DATA LINES:
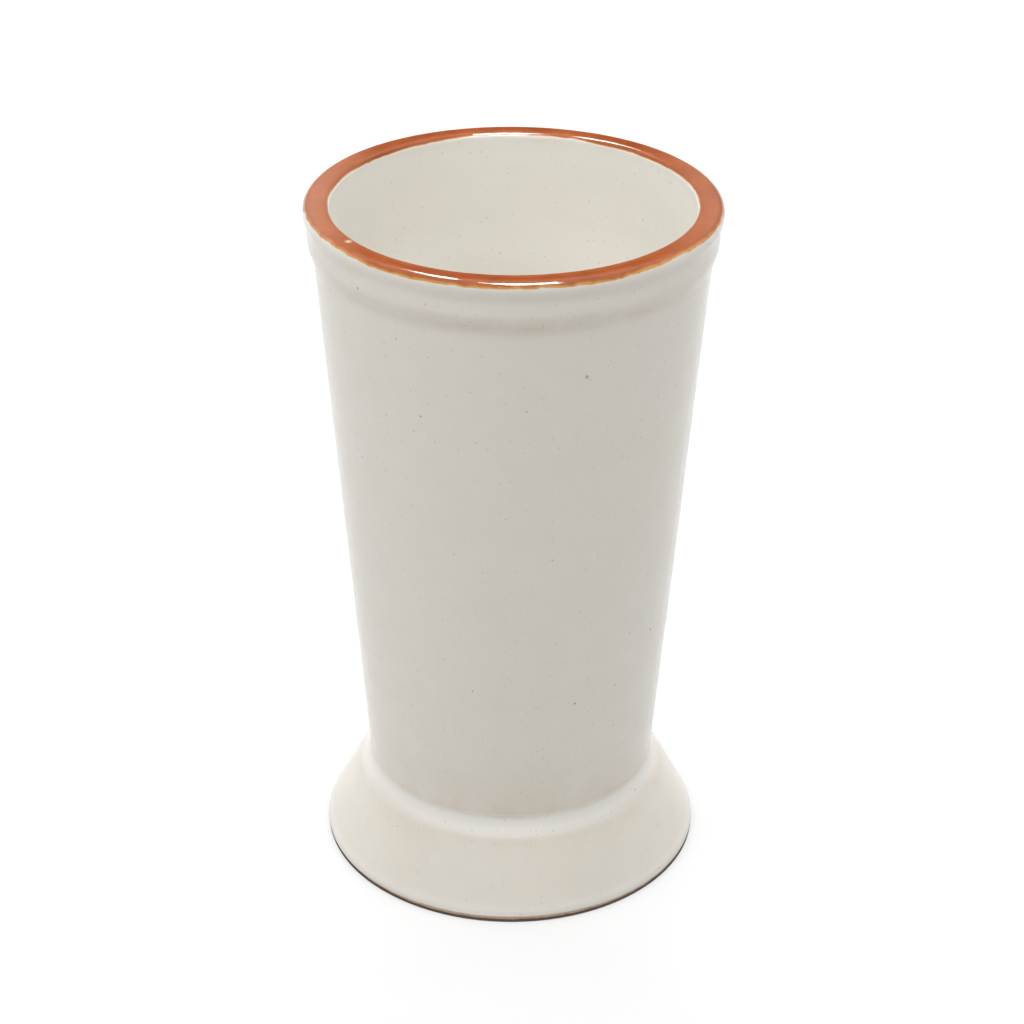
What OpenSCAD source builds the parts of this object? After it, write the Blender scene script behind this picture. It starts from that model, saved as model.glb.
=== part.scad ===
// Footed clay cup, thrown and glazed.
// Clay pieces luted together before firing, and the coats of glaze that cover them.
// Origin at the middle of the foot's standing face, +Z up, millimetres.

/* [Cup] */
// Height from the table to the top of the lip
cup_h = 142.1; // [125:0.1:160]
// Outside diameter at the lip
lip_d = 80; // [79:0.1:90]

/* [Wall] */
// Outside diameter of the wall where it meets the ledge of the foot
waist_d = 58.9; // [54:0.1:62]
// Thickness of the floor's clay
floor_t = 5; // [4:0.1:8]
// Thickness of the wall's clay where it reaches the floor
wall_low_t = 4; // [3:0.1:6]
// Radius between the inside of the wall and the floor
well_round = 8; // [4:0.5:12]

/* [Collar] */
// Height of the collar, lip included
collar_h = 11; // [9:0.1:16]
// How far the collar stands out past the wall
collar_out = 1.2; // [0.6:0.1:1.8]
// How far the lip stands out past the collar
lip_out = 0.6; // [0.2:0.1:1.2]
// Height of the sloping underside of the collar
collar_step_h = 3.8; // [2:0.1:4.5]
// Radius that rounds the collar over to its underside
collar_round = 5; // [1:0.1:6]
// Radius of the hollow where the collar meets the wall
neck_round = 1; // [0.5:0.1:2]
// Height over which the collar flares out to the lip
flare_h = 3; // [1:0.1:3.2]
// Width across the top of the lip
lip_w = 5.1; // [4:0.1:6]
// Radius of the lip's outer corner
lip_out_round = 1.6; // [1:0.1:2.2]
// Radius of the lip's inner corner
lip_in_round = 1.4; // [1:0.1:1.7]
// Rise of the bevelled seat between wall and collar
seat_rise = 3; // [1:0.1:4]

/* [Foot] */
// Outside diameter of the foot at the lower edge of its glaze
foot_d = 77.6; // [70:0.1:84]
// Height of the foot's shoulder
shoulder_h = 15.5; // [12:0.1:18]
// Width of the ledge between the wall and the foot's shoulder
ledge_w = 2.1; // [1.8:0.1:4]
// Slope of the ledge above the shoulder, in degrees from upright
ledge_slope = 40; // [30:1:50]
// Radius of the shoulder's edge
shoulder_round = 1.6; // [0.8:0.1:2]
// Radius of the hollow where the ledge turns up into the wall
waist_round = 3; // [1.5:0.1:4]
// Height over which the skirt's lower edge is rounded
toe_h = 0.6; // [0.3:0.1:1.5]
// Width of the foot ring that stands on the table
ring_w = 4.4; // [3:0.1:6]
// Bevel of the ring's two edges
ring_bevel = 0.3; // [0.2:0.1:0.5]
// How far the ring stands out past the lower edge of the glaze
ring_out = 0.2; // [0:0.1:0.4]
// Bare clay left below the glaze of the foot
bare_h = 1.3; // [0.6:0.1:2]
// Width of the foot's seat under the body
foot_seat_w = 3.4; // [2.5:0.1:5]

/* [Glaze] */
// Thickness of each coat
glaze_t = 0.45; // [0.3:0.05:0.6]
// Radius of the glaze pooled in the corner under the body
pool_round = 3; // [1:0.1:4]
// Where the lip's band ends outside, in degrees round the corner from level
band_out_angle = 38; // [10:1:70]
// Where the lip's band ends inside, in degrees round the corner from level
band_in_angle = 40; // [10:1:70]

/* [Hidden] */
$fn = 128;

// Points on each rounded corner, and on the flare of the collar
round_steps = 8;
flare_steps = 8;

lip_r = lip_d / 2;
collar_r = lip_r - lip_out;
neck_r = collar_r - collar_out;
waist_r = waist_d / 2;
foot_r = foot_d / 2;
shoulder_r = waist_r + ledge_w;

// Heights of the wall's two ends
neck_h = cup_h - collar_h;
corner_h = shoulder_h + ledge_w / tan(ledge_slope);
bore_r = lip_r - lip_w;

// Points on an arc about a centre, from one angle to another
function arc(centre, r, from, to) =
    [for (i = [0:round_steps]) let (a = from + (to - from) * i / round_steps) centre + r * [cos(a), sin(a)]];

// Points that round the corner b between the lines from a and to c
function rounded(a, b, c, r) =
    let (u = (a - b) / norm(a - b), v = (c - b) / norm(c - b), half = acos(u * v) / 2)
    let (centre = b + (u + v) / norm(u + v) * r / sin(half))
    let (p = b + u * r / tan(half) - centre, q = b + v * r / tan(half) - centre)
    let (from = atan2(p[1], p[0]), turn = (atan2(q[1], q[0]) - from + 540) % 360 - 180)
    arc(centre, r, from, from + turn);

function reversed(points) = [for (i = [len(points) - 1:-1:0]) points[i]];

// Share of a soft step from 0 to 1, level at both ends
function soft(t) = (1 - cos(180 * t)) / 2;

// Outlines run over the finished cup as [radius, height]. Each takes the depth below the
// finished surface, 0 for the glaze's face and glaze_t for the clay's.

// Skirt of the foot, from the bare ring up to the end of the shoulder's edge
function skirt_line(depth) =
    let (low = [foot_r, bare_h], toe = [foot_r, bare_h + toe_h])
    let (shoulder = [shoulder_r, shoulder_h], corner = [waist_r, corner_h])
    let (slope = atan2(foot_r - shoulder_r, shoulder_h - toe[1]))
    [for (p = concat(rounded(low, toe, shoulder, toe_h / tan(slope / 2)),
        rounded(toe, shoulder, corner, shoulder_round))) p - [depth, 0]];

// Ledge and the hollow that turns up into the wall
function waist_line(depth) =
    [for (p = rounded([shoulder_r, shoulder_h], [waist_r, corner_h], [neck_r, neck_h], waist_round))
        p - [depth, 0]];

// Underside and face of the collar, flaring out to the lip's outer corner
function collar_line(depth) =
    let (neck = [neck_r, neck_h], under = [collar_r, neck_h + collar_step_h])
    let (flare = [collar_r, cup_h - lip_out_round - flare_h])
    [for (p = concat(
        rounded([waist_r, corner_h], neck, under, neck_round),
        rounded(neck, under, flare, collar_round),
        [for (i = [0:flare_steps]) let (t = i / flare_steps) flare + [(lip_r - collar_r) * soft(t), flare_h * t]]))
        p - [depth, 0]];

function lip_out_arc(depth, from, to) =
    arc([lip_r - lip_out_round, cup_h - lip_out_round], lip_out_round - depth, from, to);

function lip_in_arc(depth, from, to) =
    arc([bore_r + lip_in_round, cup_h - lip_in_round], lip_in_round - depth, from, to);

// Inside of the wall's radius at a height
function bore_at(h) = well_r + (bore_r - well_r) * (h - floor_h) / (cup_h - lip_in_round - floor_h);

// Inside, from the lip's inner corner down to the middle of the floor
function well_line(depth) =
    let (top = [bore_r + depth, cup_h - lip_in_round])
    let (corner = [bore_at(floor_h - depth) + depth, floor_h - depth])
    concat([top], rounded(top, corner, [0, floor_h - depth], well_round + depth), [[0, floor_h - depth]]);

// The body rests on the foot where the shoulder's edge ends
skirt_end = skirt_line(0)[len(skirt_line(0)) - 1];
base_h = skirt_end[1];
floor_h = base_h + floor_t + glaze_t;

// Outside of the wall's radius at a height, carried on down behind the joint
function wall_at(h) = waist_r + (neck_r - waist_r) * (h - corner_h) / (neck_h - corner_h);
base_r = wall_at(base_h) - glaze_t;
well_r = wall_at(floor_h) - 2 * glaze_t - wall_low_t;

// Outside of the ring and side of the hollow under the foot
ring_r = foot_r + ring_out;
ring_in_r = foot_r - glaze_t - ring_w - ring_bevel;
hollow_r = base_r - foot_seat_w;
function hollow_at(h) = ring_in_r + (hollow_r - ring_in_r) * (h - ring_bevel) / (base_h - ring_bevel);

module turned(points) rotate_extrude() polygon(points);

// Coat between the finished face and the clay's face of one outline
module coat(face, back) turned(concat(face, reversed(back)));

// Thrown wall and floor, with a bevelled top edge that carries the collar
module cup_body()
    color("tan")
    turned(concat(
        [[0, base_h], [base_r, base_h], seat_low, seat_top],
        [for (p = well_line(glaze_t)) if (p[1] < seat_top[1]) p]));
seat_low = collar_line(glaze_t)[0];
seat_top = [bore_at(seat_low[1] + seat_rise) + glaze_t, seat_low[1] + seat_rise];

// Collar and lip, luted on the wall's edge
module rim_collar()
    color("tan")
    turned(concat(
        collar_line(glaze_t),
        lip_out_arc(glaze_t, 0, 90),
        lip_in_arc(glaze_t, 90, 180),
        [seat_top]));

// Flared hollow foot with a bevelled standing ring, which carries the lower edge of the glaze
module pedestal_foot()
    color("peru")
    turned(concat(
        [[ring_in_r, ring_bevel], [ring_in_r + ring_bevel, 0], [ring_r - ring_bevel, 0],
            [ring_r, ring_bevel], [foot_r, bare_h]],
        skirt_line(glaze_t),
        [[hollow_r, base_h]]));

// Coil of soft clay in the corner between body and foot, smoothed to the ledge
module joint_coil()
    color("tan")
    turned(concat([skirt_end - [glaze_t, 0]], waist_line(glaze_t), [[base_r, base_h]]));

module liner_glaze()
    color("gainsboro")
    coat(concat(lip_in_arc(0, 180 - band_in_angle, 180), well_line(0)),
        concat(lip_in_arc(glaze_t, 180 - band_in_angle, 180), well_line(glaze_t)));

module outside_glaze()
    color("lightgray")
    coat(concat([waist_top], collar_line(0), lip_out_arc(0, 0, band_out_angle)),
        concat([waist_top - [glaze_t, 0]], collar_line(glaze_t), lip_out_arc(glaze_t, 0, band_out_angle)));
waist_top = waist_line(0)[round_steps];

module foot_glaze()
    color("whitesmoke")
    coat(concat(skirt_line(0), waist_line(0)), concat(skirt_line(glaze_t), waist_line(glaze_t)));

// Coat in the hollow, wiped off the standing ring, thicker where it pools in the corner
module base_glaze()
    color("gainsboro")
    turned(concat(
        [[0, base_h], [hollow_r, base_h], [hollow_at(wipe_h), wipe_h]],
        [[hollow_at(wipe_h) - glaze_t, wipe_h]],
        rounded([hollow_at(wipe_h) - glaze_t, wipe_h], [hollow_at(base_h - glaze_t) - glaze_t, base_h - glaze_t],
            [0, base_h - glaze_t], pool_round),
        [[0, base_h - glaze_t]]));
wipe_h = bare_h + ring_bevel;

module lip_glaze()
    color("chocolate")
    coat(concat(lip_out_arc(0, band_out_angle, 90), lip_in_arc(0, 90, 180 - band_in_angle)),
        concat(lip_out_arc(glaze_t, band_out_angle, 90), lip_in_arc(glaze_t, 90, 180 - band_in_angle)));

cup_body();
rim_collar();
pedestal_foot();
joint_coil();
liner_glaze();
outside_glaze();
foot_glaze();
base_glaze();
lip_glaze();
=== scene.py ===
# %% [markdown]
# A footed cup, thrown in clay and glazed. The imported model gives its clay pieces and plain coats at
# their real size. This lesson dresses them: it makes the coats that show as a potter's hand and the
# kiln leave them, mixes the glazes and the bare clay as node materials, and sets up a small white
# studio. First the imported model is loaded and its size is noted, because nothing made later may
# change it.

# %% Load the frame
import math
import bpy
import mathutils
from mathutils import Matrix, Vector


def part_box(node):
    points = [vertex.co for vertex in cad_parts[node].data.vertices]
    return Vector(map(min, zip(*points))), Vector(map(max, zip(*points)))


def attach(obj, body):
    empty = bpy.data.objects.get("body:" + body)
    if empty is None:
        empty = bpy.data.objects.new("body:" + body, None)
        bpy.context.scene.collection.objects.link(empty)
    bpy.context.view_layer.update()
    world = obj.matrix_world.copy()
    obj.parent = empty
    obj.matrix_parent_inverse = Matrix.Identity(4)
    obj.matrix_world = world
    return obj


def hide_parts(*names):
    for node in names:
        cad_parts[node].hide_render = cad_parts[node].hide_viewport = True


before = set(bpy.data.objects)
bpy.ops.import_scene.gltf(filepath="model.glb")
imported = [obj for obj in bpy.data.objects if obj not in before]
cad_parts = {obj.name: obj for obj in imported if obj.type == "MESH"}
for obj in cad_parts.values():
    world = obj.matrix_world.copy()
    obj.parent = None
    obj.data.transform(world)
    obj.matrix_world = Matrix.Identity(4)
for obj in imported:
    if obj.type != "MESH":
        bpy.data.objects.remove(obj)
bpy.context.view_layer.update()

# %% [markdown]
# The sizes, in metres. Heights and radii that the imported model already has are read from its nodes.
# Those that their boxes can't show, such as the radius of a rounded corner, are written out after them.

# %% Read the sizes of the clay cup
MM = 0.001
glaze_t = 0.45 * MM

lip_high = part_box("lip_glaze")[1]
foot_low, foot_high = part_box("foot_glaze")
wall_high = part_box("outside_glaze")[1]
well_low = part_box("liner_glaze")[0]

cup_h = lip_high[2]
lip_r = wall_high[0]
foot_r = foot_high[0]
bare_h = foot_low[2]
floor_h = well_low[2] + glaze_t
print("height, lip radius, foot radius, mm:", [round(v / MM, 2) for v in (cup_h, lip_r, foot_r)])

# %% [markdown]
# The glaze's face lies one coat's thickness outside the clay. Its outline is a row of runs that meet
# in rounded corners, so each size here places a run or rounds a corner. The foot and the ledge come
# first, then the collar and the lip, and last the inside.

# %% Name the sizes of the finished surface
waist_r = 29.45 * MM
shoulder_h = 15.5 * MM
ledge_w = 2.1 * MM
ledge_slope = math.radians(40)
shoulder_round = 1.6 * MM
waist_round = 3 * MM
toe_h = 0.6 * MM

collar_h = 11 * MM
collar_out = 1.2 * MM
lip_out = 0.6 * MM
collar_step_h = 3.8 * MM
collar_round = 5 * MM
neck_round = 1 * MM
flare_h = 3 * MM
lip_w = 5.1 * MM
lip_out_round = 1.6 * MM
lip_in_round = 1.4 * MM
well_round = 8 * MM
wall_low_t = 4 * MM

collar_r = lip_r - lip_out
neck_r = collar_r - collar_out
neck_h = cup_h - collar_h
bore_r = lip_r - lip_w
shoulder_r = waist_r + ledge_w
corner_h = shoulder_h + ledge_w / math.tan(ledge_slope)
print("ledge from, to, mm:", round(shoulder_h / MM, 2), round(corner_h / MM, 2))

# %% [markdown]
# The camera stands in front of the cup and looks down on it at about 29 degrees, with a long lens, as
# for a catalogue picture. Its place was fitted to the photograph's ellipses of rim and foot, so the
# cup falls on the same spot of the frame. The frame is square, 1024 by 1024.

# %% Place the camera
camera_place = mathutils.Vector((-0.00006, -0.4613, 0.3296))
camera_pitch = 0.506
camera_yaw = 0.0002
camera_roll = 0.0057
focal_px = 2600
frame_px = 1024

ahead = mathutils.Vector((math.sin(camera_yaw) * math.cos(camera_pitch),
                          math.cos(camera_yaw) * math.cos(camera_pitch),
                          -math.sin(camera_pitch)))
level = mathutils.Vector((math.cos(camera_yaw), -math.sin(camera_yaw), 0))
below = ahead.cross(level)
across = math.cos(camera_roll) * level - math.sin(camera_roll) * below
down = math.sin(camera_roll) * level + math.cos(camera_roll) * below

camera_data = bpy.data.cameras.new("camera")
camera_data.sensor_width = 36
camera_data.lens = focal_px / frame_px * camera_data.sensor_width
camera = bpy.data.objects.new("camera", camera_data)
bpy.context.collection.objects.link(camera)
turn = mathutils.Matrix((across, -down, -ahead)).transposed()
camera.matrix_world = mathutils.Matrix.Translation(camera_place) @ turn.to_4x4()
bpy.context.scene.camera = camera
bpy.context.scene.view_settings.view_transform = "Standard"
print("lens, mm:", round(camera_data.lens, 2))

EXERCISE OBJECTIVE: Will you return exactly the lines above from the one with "cup_body();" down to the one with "points = [vertex.co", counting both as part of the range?

ANSWER TO THE EXERCISE:
cup_body();
rim_collar();
pedestal_foot();
joint_coil();
liner_glaze();
outside_glaze();
foot_glaze();
base_glaze();
lip_glaze();
=== scene.py ===
# %% [markdown]
# A footed cup, thrown in clay and glazed. The imported model gives its clay pieces and plain coats at
# their real size. This lesson dresses them: it makes the coats that show as a potter's hand and the
# kiln leave them, mixes the glazes and the bare clay as node materials, and sets up a small white
# studio. First the imported model is loaded and its size is noted, because nothing made later may
# change it.

# %% Load the frame
import math
import bpy
import mathutils
from mathutils import Matrix, Vector


def part_box(node):
    points = [vertex.co for vertex in cad_parts[node].data.vertices]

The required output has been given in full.